Increasing endurance through exercise enhances both our overall fitness and muscle performance. Researchers at the University of Basel have recently revealed novel insights into these muscle adaptation through experiments on mice.
Endurance training offers significant advantages, improving physical fitness and well-being while prompting substantial muscle remodeling. This results in characteristic training effects: reduced muscle fatigue, increased energy output, and more efficient oxygen utilization.
“The adaptation of muscles to physical activity is a well-acknowledged phenomenon,” says Prof. Christoph Handschin, who has long been researching muscle biology at the Biozentrum of the University of Basel. “We wanted to understand what exactly happens in the muscle during exercise training.” He and his team have now published new insights in Nature Metabolism.

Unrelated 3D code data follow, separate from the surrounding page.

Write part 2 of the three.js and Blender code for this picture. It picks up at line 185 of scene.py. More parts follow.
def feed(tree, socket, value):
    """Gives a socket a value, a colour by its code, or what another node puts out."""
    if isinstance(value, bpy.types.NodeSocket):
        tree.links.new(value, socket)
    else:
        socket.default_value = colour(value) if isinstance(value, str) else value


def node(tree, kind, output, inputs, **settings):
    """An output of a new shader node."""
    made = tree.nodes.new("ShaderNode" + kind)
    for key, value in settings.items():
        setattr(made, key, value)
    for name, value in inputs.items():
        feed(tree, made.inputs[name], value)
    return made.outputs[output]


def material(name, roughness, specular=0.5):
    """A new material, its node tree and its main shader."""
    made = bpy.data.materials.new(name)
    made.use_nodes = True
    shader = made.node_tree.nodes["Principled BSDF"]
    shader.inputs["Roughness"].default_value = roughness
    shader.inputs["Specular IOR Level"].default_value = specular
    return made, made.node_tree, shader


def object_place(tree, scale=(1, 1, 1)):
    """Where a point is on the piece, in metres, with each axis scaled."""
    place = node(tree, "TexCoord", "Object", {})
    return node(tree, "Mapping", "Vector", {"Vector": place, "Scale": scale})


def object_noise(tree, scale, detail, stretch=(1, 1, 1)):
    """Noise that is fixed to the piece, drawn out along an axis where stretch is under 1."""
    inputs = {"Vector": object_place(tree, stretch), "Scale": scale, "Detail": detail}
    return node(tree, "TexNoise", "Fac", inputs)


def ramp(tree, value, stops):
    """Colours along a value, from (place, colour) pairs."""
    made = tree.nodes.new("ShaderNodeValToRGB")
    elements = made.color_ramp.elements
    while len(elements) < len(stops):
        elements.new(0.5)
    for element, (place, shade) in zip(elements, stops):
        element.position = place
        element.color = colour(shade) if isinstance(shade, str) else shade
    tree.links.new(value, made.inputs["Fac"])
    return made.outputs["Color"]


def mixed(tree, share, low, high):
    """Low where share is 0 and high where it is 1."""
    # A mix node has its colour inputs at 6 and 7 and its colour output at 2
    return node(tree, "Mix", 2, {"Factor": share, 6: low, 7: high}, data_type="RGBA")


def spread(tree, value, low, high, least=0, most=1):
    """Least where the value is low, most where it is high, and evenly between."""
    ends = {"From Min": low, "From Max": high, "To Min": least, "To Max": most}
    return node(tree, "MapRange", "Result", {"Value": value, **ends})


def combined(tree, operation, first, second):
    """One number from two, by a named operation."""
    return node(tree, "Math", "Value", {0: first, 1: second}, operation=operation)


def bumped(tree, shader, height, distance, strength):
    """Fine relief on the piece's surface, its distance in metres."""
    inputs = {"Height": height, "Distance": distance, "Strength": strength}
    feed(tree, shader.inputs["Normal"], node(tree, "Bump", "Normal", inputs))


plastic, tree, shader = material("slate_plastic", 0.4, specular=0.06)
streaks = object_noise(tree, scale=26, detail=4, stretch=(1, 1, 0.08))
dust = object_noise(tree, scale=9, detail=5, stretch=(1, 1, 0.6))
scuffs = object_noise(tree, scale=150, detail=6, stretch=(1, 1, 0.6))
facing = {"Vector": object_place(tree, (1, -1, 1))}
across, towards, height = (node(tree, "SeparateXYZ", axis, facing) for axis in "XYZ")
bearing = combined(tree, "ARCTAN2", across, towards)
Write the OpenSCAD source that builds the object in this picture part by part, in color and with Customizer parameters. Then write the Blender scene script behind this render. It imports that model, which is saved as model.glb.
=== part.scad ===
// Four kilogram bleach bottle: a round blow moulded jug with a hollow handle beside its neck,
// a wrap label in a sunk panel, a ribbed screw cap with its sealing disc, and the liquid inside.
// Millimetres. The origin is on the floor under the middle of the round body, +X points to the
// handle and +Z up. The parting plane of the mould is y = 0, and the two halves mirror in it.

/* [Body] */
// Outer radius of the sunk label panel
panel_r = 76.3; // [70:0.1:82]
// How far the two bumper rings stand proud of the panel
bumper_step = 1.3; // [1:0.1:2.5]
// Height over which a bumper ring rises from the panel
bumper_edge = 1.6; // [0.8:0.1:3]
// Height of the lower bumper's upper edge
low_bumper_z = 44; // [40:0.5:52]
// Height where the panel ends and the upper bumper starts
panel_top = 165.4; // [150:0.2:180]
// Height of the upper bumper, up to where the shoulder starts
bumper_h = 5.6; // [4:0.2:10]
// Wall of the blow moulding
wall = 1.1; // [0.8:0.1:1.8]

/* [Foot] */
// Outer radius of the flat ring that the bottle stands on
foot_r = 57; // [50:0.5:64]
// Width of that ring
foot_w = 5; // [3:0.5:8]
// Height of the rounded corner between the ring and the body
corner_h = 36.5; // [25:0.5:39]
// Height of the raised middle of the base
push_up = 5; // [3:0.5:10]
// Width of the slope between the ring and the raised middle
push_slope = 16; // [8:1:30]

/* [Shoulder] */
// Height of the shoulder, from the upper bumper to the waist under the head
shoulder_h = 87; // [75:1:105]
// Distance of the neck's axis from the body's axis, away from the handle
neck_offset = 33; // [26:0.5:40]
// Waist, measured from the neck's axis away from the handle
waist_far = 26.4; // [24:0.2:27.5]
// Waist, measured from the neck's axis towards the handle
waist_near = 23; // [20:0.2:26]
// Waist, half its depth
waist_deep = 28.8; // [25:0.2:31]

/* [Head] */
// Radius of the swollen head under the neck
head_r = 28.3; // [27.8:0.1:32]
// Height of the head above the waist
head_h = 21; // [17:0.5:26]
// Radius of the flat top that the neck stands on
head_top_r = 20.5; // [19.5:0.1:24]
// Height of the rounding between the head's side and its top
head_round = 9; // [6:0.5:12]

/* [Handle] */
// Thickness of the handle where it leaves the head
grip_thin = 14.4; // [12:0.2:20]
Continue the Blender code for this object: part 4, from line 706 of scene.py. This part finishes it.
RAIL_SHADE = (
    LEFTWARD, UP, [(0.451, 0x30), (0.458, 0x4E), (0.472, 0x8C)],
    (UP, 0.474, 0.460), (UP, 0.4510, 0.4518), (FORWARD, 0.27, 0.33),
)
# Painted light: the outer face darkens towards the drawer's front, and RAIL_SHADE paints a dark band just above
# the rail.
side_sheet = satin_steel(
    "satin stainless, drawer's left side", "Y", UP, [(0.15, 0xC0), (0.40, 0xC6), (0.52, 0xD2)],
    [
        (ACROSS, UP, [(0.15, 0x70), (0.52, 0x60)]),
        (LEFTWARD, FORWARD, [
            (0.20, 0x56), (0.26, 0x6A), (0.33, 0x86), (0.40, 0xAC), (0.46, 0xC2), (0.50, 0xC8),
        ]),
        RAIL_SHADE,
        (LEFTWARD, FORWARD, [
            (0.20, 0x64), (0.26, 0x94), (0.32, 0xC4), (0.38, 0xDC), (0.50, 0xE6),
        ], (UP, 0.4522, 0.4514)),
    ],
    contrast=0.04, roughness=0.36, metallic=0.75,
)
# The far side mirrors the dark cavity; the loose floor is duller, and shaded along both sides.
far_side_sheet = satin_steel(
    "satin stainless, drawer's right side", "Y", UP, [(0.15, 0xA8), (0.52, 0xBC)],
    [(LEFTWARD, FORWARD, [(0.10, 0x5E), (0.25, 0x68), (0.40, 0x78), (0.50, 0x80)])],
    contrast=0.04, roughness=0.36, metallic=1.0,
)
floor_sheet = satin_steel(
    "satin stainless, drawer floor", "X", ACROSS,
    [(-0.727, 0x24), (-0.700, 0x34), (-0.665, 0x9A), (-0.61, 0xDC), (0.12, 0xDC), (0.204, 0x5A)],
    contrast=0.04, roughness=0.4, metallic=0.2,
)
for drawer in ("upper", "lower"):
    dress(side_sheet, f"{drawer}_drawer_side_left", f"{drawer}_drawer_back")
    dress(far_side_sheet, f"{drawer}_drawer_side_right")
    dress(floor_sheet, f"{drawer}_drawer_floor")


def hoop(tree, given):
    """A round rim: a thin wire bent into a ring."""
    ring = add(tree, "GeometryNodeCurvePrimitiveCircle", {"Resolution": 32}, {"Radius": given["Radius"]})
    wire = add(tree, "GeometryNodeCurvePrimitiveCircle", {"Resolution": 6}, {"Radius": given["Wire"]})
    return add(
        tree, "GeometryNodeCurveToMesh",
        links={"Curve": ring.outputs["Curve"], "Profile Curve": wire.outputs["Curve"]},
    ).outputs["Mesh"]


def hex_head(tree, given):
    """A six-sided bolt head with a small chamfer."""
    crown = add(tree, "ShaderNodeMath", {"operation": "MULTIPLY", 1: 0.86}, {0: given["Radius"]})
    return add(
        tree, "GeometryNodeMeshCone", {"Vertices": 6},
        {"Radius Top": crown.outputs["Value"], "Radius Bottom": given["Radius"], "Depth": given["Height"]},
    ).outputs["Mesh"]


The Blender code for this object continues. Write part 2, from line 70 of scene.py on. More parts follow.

Training state is reflected in genes
In their present research, Handschin’s team analyzed muscle tissue from untrained and trained mice to investigate alterations in gene expression resulting from exercise. “Since endurance training induces substantial muscle remodeling, we assumed that the adaptations would be reflected in gene expression,” says first author Regula Furrer. “However, in contrast to our expectations, the expression of relatively few, about 250 genes, was changed in resting trained compared to resting untrained muscles. Strikingly, about 1,800 to 2,500 genes were regulated after an acute bout of exercise. How many and which genes respond largely depends on the training state.”
Muscles respond differently to physical stress
For untrained muscles, endurance training can activate inflammatory genes, which are prompted by minor injuries and contribute to what we commonly recognize as muscle soreness. “We couldn’t observe this in trained mice; instead, genes that protect the muscle are more active. Thus, trained muscles respond completely different to exercise stress,” explains Furrer. “They are more efficient and resilient – in short, they can cope better with the physical load.”
Epigenetic pattern shapes muscle fitness
The puzzle lies in muscle adaptation and its unique reaction to endurance training, influenced by their training history. Scientists uncovered the solution in epigenetics, where genes are activated or deactivated through chemical markers called epigenetic modifications in the genome. “It was astonishing that the epigenetic pattern between untrained and trained muscles is totally different and that many of these modifications occur in key genes that control the expression of numerous other genes,” emphasizes Furrer. Consequently, exercise initiates a distinct program in trained muscles compared to untrained ones.
This epigenetic data dictates muscle adaptation to training. “Chronic endurance training alters the epigenetic pattern in the muscle, both in the short- and long-term. It seems that trained muscles are primed for prolonged workouts by their epigenetic pattern. They respond much faster and work more efficiently,” summarizes Handschin. “With each training session, muscle endurance increases.”
The researchers unveiled the muscle adaptation process to consistent endurance training in mice. The subsequent phase is to ascertain if these findings can be extrapolated to humans. In competitive sports, biomarkers that mirror training advancements could potentially enhance training efficiency.
More importantly: “Understanding how a healthy muscle works enables us to comprehend what goes wrong in diseases,” says Handschin. This is crucial for unlocking innovative avenues for the treatment of age- or disease-related muscle wasting.